Pick out the lines below that include the string "this".

• • • • • • •

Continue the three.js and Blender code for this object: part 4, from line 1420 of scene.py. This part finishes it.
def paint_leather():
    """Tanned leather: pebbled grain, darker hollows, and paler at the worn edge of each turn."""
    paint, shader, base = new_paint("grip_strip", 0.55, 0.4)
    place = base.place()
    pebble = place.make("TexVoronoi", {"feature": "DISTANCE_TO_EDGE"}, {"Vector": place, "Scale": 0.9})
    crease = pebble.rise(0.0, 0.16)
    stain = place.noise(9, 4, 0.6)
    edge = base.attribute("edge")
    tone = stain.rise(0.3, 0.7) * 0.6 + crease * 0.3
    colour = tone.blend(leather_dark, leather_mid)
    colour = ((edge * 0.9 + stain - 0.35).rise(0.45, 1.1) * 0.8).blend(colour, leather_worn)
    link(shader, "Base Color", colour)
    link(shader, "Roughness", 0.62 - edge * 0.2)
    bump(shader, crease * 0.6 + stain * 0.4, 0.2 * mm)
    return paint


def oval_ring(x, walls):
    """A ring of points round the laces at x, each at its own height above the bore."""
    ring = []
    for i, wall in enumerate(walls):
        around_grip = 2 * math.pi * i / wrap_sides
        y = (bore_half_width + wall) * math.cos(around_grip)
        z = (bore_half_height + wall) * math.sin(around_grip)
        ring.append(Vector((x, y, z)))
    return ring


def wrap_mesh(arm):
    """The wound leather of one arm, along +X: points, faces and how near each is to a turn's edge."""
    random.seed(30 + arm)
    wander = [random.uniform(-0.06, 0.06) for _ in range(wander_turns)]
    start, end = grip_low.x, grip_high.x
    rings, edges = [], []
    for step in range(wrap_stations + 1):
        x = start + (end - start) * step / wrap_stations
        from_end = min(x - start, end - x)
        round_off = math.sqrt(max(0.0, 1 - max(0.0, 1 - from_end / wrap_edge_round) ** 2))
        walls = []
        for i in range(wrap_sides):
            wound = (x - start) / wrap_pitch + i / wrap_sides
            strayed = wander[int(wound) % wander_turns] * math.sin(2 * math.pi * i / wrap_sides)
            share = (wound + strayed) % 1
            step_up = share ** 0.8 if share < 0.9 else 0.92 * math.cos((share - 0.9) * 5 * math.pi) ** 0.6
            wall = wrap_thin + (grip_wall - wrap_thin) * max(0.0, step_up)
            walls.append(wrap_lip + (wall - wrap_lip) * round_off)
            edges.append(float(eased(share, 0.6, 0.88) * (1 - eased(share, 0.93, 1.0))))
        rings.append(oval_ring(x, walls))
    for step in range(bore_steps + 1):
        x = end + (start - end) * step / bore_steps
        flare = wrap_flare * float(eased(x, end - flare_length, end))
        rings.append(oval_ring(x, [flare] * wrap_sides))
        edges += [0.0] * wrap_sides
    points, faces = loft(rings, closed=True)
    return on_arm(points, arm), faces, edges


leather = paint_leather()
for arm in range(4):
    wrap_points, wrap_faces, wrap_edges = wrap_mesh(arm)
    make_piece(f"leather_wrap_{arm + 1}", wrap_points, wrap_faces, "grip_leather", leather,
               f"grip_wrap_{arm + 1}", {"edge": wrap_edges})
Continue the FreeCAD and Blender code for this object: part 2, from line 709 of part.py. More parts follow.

• • • • • • •

WRITTEN SOLUTION -
Continue the three.js and Blender code for this object: part 4, from line 1420 of scene.py. This part finishes it.
Continue the FreeCAD and Blender code for this object: part 2, from line 709 of part.py. More parts follow.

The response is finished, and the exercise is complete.